On 24 January 2014 Kathy Dunderdale, Newfoundland and Labrador’s tenth (and first woman) premier resigned.  She had faced low opinion polls and challenges from within her own Progressive Conservative party.  Criticisms both from within her own ranks and from her political opponents frequently seemed based on expectations arising from her gender – she was accused of lacking empathy, her communication style was deemed too abrupt, and she was seen as too aggressive. 

Less than three months later much the same story played out in Alberta. On 19 March 2014 Progressive Conservative premier Alison Redford resigned her post.  Redford had been facing growing challenges from her caucus, including the resignation of one veteran MLA and one member of the front bench. Legitimate concerns abound with Redford herself condemned for excessive spending on personal entitlements. As was the case with Dunderdale, however, some attacks on Redford were undeniably gendered.  One opponent, denied a cabinet position by the premier, argued that “she is not a nice lady” who frequently had  “temper tantrums”.

It is far from clear, however, that being “nice” strengthens political leadership, particularly in the conflictual parliamentary and party system used in Canadian provinces.   In contrast, the female frontbencher who resigned denounced gendered criticisms of the Alberta premier. When asked whether Redford’s supposed ‘bully’ style played a role in her decision to sit as an independent, she replied that she would not engage in the sexist discussion. For her, the problem lay within a party that had been unable to evolve.

In a coincidence of events, media stories containing allegations of Redford’s bullying have appeared alongside a social media campaign to “ban bossy”.  Launched by Facebook’s Chief Operating Officer Sheryl Sandberg and her ‘Lean In’ organization, Ban Bossy argues that the term discourages girls from speaking up and taking charge.  In fact, attacks on both Redford and Dunderdale indicate that women leaders still face demands that they be “nice” or “empathetic” rather than assertive or indeed bossy.  More concerning, both cases demonstrate the power of such attacks in removing women from positions of power.

In March 2014, female premiers remained to lead the country’s three largest provinces (Quebec, Ontario, British Columbia, and Alberta).   In Quebec Pauline Marois, is in the middle of an election and slightly behind in the polls.

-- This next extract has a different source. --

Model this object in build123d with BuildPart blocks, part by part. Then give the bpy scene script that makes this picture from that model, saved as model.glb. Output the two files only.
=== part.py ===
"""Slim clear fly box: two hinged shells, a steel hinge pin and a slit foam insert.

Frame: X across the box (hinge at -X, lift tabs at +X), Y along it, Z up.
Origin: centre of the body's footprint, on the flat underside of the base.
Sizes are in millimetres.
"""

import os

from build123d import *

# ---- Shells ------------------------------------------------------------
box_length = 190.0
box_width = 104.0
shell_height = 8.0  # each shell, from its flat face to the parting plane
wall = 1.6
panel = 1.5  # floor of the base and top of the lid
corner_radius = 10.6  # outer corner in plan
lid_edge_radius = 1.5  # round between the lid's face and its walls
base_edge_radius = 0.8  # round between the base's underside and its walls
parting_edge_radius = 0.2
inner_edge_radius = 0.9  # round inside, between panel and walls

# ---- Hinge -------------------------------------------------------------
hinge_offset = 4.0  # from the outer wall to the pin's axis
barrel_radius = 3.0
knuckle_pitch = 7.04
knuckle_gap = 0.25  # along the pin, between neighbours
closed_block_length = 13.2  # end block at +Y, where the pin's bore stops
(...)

In Ontario, Kathleen Wynne continues to govern uncertainly with a minority and a late spring or summer election looks likely.   In British Columbia, Christy Clark, while securing her government a four year mandate in an unexpected 2013 election victory, has faced marked sexism – from comments on her cleavage to media questions on what it’s like to be a MILF.

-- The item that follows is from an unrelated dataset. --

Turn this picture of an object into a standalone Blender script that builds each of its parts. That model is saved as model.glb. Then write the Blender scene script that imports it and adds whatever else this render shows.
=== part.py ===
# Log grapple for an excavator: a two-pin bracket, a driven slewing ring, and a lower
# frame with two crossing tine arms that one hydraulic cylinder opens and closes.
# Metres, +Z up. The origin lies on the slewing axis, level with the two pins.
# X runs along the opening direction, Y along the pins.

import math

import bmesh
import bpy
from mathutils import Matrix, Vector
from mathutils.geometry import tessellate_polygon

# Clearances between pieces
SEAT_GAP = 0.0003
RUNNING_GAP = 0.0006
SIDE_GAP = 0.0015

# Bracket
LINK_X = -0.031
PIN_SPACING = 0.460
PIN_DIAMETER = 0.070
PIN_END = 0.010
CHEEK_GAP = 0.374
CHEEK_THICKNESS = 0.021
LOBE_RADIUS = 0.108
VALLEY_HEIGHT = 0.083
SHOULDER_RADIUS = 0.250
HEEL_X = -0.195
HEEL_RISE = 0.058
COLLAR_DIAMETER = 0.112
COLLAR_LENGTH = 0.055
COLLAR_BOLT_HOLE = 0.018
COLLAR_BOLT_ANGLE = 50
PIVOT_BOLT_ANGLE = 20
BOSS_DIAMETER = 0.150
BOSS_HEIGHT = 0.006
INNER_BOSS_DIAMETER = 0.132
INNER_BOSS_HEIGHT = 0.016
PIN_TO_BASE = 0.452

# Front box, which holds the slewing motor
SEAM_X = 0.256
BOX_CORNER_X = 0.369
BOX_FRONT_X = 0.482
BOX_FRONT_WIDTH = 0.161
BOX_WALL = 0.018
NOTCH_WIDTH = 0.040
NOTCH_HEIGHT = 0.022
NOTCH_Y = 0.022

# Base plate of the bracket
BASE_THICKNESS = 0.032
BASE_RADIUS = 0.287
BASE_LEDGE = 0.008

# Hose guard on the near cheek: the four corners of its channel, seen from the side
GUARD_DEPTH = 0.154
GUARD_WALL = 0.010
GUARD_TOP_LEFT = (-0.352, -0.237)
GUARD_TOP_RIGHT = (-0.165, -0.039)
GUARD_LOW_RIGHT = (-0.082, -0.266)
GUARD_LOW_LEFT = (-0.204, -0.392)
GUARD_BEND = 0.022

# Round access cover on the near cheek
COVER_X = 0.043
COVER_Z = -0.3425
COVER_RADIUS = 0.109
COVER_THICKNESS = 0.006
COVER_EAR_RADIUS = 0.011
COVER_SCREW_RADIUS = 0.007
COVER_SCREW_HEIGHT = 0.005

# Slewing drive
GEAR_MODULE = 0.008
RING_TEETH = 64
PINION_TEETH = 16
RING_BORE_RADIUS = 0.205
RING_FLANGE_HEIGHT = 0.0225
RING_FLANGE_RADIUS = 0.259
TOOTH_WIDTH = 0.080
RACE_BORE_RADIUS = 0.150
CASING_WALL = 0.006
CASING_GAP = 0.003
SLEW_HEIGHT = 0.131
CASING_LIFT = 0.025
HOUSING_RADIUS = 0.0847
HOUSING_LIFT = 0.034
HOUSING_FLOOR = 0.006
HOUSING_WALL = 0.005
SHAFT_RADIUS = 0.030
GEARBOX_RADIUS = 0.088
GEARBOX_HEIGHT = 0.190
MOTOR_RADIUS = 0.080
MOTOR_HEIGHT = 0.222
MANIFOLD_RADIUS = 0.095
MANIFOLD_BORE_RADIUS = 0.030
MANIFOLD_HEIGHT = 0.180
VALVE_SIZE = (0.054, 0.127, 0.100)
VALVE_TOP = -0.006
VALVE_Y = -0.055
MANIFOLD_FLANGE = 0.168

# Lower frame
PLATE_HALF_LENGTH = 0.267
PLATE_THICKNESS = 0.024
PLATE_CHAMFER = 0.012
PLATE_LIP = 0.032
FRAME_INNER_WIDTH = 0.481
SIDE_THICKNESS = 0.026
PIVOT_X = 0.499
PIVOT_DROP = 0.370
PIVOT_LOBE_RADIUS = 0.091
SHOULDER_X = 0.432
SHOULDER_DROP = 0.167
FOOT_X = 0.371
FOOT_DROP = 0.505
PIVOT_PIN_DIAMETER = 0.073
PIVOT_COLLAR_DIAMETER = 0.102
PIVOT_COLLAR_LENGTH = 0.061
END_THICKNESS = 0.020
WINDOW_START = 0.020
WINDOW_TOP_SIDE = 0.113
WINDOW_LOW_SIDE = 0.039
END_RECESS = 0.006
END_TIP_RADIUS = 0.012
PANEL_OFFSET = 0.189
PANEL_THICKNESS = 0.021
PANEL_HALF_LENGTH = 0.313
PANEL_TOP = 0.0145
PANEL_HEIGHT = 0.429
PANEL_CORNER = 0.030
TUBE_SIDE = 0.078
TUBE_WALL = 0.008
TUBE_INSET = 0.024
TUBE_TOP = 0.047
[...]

Should Marois lose the Quebec election on 7 April, female premiers will drop to two.  If she fails to produce a majority, her tenure as PQ leader will be uncertain.  Although an election date is not yet set, the same is true for Ontario’s Kathleen Wynne.  In other words, just over a year after Wynne’s victory made it six, the number of female premiers could be cut to two and may, by the end of summer, even drop to one.  

The likelihood of a new female premier in most provinces is small.  In Newfoundland and Labrador, three men and no women have entered the race to replace Dunderdale.  It’s too early to speculate on potential leaders for the Alberta Progress Conservatives, but Dave Hancock has been chosen as the interim premier.  Danielle Smith heads Alberta’s official opposition.  Only if her Wild Rose Party can do in 2016 what none other has done in more than 40 years and replace the Conservatives, the province may see a second female premier.  In Quebec, both the Liberals and the Coalition Avenir Québec are led by men and although Françoise David holds the top spot in Quebec Solidaire, it only has two seats and polls suggest little growth, although she was received well in the 20 March leaders’ debate. Ontario’s third party is led by NDP Andrea Horwath but the Liberals’ more obvious main competition, the Progressive Conservatives, are captained by Tim Hudak. In British Columbia, the opposition NDP is in the midst of a leadership race but no women have expressed interest, hardly surprising after Carole James was driven from the office in 2011. Although she insists that it was not the only reason, James has recognized sexism as contributing to her fall.

Those who applauded gender equality in Canadian politics in 2013 responded to an unprecedented group of female leaders.  Their success does not, however, represent “the end of discrimination” nor the “unstoppable rise of women”. It is time to re-assess just where women (and indeed other disadvantaged groups) are and what remains to be done to achieve full democracy.  If we are too quick to declare equality, the sexism undermining women in leadership positions and the persistent inequality in a range of political offices will remain both unrecognized and unchallenged.